Keine neue Erklärungsmuster nötig

Ebenfalls positiv für den Euro haben sich die relativen Wachstumsraten zwischen Europa und den USA entwickelt. Lagen noch Anfang 2017 die Wachstumsschätzungen für die Eurozone bei 1,4 Prozent und die USA bei 2,2 Prozent, so geht man seit Ende 2017 in etwa von identischen Wachstumsraten in Höhe von 2,2 Prozent aus. Auch wenn politische Faktoren schwer quantifizierbar sind, haben sich in 2017 zwei von drei wichtigen Wechselkursdeterminanten zugunsten des Euros entwickelt und erklären damit zumindest für das vergangene Jahr den positiven Trend der europäischen Leitwährung. Es besteht also überhaupt kein Grund neue Erklärungsmuster (vergl. Kaufkraftparität) für den Wechselkurs heranzuziehen.

Der Wechselkursprognose lag schlicht eine zu negative Einschätzung der politischen und wirtschaftlichen Entwicklung der Eurozone zu Grunde. Da Wechselkurse noch von vielen weiteren, oft schwer zu quantifizierbaren Faktoren abhängen, gehen Investoren dazu über sich an Trends zu orientieren. Das heißt sie orientieren sich nicht an Punktprognosen sondern folgen dem Trend solange er intakt ist. Dies führt fast immer zu einem Überschießen der Wechselkurse. Verlieren Determinanten schließlich an Dynamik, sollte die Zinsdifferenz wieder das Ruder übernehmen. Dies spräche für eine Wiederbelebung des US Dollars. Eine Trendwende sollte sich aber zumindest ansatzweise abzeichnen bevor man wieder ins (Währungs-) Risiko geht.

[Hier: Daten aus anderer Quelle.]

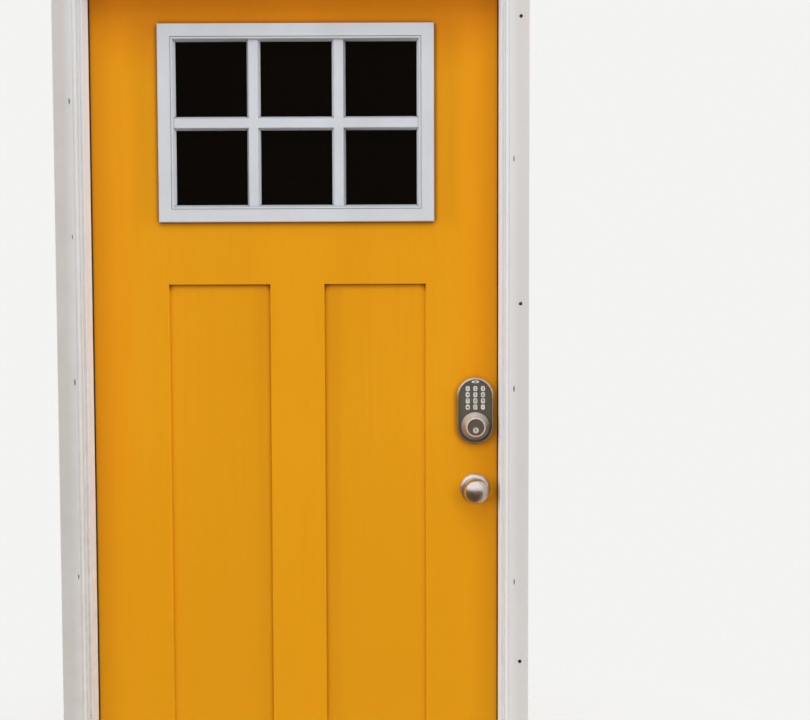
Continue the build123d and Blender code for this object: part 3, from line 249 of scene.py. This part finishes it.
def setLights():
    for name, (place, aim, width, height, watts, colour) in studio["lamps"].items():
        lamp = bpy.data.lights.new("lamp_" + name, "AREA")
        lamp.shape = "RECTANGLE"
        lamp.size = width
        lamp.size_y = height
        lamp.energy = watts
        lamp.color = colour
        stand = addToScene("lamp_" + name, lamp)
        stand.visible_camera = False
        stand.visible_glossy = False    # the metal mirrors the sky and the ground alone
        look = (Vector(aim) - Vector(place)).to_track_quat("-Z", "Y").to_matrix().to_4x4()
        stand.matrix_world = Matrix.Translation(place) @ look


paper = {
    "colour": (0.66, 0.65, 0.63),
    "patchColours": ((0.64, 0.63, 0.61), (0.68, 0.67, 0.65)),
    "patches": (0.6, 2.0),
    "roughness": 0.9,
    "fade": (0.8, 1.9),    # metres from the middle, out into the background
    "corners": 96,
}


def setFloor():
    finish, tree, shader = newFinish("floor_paper", paper["colour"], paper["roughness"])
    patch = noise(tree, placed(tree), *paper["patches"])
    feed(tree, shader.inputs["Base Color"], mixed(tree, patch, *paper["patchColours"]))
    away = addNode(tree, "VectorMath", {0: placed(tree)}, operation="LENGTH")["Value"]
    clear = addNode(tree, "BsdfTransparent", {})["BSDF"]
    faded = addNode(tree, "MixShader", {"Fac": stretched(tree, away, *paper["fade"]),
                                        1: shader.outputs["BSDF"], 2: clear})["Shader"]
    feed(tree, tree.nodes["Material Output"].inputs["Surface"], faded)
    form = bmesh.new()
    bmesh.ops.create_circle(form, cap_ends=True, segments=paper["corners"], radius=paper["fade"][1])
    floor = newPiece("floor", form, finish)
    floor.visible_glossy = False    # the metal mirrors the darker ground beyond it
    print("studio set")


# Painted wood of the frame. A noise has its scale, detail, roughness and distortion here, and streaks
# have their scales across and along first. Four numbers are a measure's range and what it comes to.
# plainRoughness is the shader's own value, under the noise that varies it.

trim = {
    "paint": (0.612, 0.590, 0.575),
    "paintDarker": (0.458, 0.438, 0.424),
    "paintRevealLit": (0.735, 0.780, 0.825),
    "dirtAndShade": (0.430, 0.385, 0.340),
    "splash": (0.440, 0.405, 0.365),
    "hole": (0.010, 0.008, 0.007),
    "slitShade": (0.030, 0.026, 0.022),
    "plainRoughness": 0.45,
    "roughness": (0.36, 0.52),
    "strokes": (260.0, 7.0, 4.0, 0.6, 0.2),
    "strokeDepth": 0.00010,
    "edge": 0.0011,
    "patches": (7.0, 4.0, 0.6),
    "patchDarker": (0.30, 0.70, 0.65, 1.0),
    "acrossDarker": (0.5, -0.5, 0.35, 1.0),      # darker towards the left
    "grime": (34.0, 5.0, 0.65),
    "corner": (0.006, 0.20, 0.70),
    "cornerGrime": (0.25, 0.7, 0.1, 0.55),
    "acrossRevealLit": (0.480, 0.447),             # painted light: lighter, cooler paint in the reveal next to the slab, for the light there and against the slab's orange bounce
    "depthRevealLit": (-0.070, 0.020, 0.55, 1.0),
    "upSplash": (1.90, 0.55, 0.0, 0.62),       # splashed dirt low down
    "grimeSplash": (0.30, 0.70, 0.2, 1.0),
    "acrossSplash": (-0.4, 0.4, 1.0, 0.28),
    "front": -0.060,                           # the nailed face lies before this Y
    "grit": (420.0, 3.0, 0.6),
    "gritRagged": (0.3, 0.7, -0.18, 0.18),
    "markEdge": (1.08, 0.82),
}


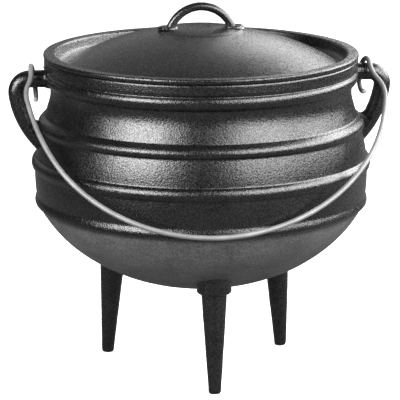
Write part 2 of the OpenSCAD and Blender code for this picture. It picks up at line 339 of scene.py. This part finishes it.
def wall_at(h):
    """Radius of the plain wall at a height: a parabola above the waist, a sine to the power
    SHOULDER_POWER from there to the belly, and a second parabola below it."""
    neck = NECK_R + ((h - NECK_H) / NECK_OPEN) ** 2
    turn = np.sin(np.radians(90 * np.clip((NECK_H - h) / (NECK_H - BELLY_H), 0, 1)))
    shoulder = NECK_R + (BELLY_R - NECK_R) * turn ** SHOULDER_POWER
    lower = BELLY_R - (BELLY_H - h) ** 2 / (2 * BELLY_CURVE)
    return np.where(h > NECK_H, neck, np.where(h > BELLY_H, shoulder, lower))


def rib(top, tall, out, crest, r0, r1):
    """Points of a rib, k going from 0 at its top to 1 at its foot: the radius is r0 + (r1 - r0) times
    k to the power 2 crest - 1, plus out times sin(180 k^crest) to the power RIB_POWER."""
    k = np.linspace(0, 1, 33)
    swell = np.sin(np.pi * k ** crest).clip(0) ** RIB_POWER
    return np.stack([r0 + (r1 - r0) * k ** (2 * crest - 1) + out * swell, top - tall * k], -1)


def stretch(h0, h1, soft):
    """Points of the plain wall between two heights, its kink at the waist rounded by soft."""
    h = np.linspace(h0, h1, 60)
    return fine(np.stack([wall_at(h), h], -1), step=1.0, soft=soft)[1:-1]


iron = cast_iron("cast_iron", grain=0.0014, depth=0.0003)
# The pot's bowl, below its last rib, is dry and matt, and its colour holds painted floor light.
pot_iron = cast_iron("pot_iron", grain=0.0014, depth=0.0003, dry_floor_lit_below=0.1435)

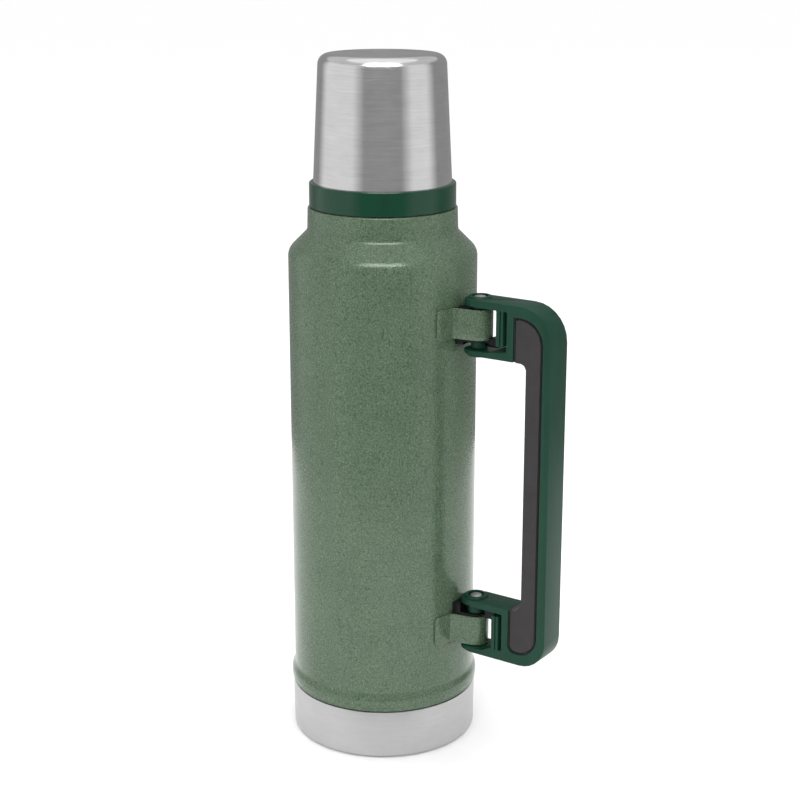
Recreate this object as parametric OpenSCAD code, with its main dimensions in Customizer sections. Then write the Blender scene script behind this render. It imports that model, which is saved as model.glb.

Preisvergleich beim iPhone X

Glaubt trotzdem jemand an die Prognosequalität der Kaufkraftparität, so lohnt ein Vergleich des Preises für das iPhoneX auf beiden Seiten des großen Teichs. In den USA ist dieses iPhone-Modell umgerechnet zum gegenwärtigen Wechselkurs für etwa 960 Euro zu haben. In Deutschland kostet das gleiche Modell 1.319 Euro, also fast 360 Euro mehr. Legt man die Kaufkraftparität zugrunde, wäre der US Dollar um fast 30% unterbewertet. Aber leider taugt dieses Modell nichts mehr in einer Welt, wo Handelsströme nur noch einen Bruchteil der gesamten Kapitalströme repräsentieren. Und so geht die wechselhafte Geschichte der beiden Leitwährungen der westlichen Hemisphäre ungebrochen weiter.